--- RECORDS SUPPLIED ---

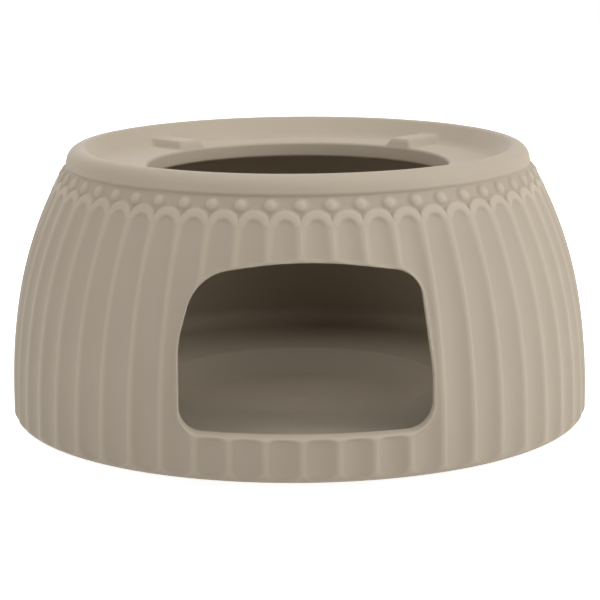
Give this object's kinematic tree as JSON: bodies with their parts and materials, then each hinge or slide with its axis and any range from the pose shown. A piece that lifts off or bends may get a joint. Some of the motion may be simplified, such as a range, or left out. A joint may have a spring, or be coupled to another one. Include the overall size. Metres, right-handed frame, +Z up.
{
  "type": "teapot warmer",
  "caption": "Round fluted ceramic teapot warmer with a beaded scalloped rim, an arched front window, a candle dish and raised rests for the pot.",
  "frame": {"origin": "centre of the foot ring's underside, on the table", "axes": "+Z up along the warmer's axis, -Y out through the front window, +X to the right as seen from the front"},
  "size_m": [0.156, 0.156, 0.076],
  "materials": {
    "glaze": "satin"
  },
  "bodies": {
    "root": {"warmer_body": "glaze"}
  },
  "joints": []
}
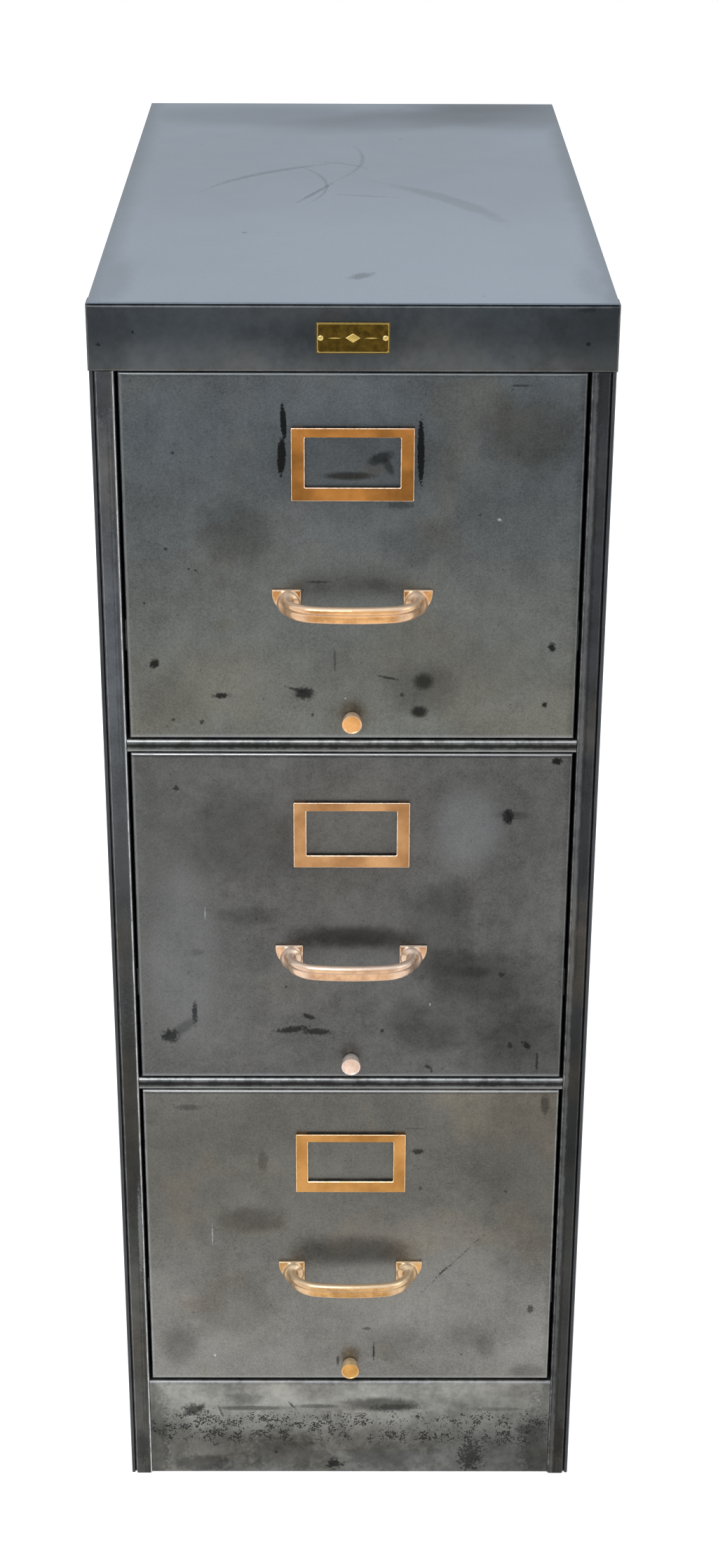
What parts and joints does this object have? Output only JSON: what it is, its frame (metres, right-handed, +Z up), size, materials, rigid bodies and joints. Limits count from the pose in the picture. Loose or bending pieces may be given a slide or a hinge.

---

GIVEN EXERCISE: Your task is to output all of the data above word for word.

SOLVED EXERCISE:
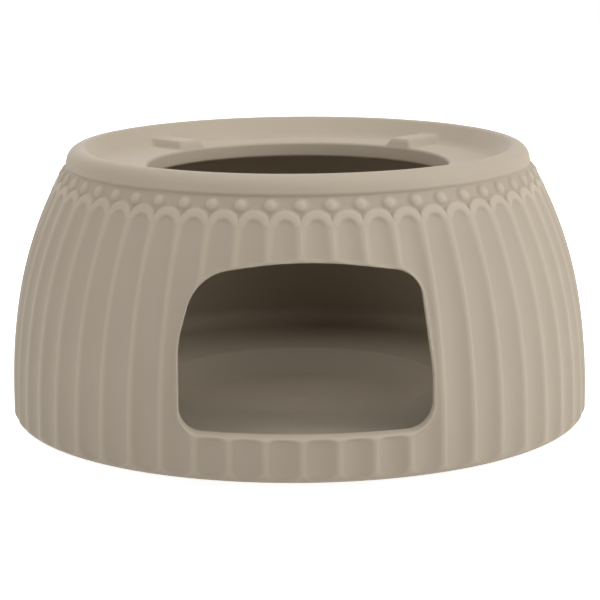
Give this object's kinematic tree as JSON: bodies with their parts and materials, then each hinge or slide with its axis and any range from the pose shown. A piece that lifts off or bends may get a joint. Some of the motion may be simplified, such as a range, or left out. A joint may have a spring, or be coupled to another one. Include the overall size. Metres, right-handed frame, +Z up.
{
  "type": "teapot warmer",
  "caption": "Round fluted ceramic teapot warmer with a beaded scalloped rim, an arched front window, a candle dish and raised rests for the pot.",
  "frame": {"origin": "centre of the foot ring's underside, on the table", "axes": "+Z up along the warmer's axis, -Y out through the front window, +X to the right as seen from the front"},
  "size_m": [0.156, 0.156, 0.076],
  "materials": {
    "glaze": "satin"
  },
  "bodies": {
    "root": {"warmer_body": "glaze"}
  },
  "joints": []
}
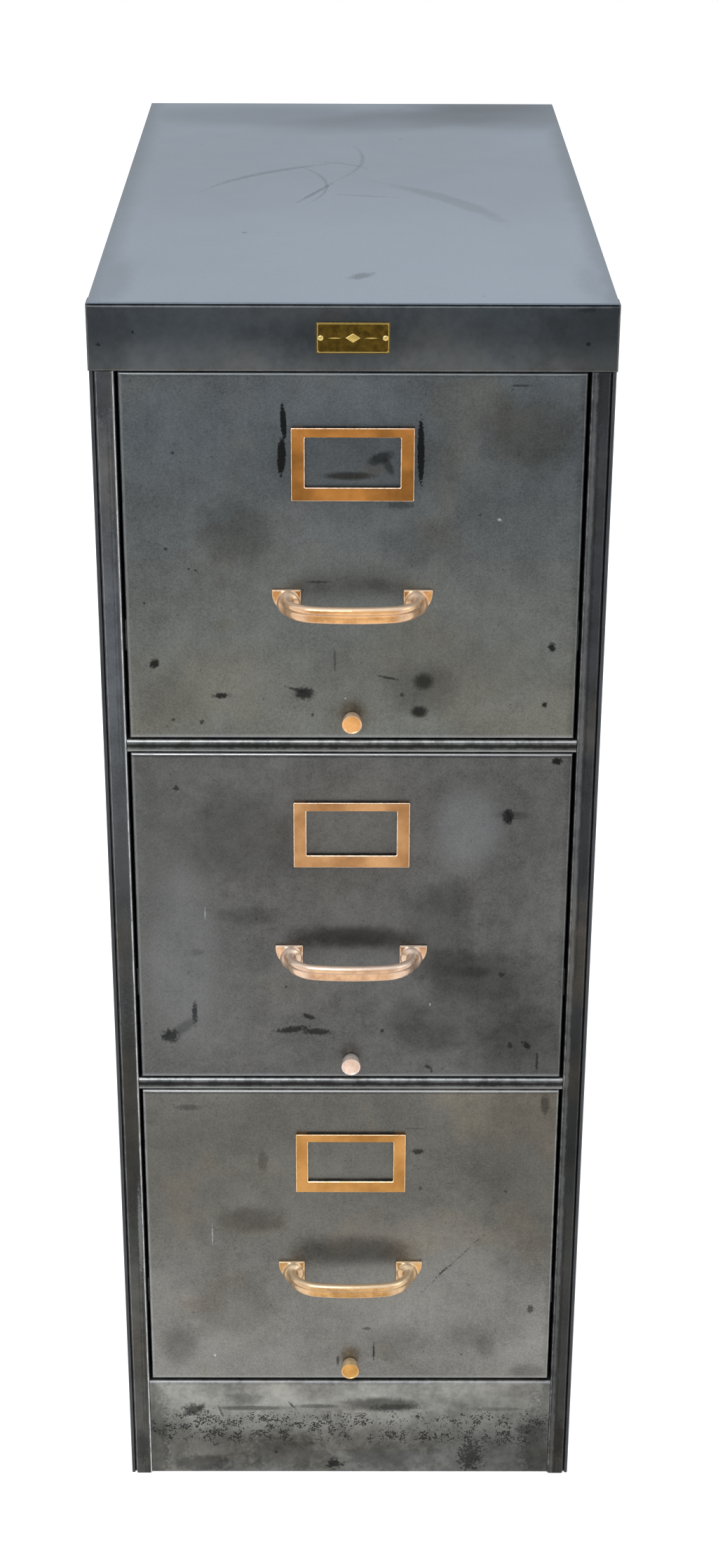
What parts and joints does this object have? Output only JSON: what it is, its frame (metres, right-handed, +Z up), size, materials, rigid bodies and joints. Limits count from the pose in the picture. Loose or bending pieces may be given a slide or a hinge.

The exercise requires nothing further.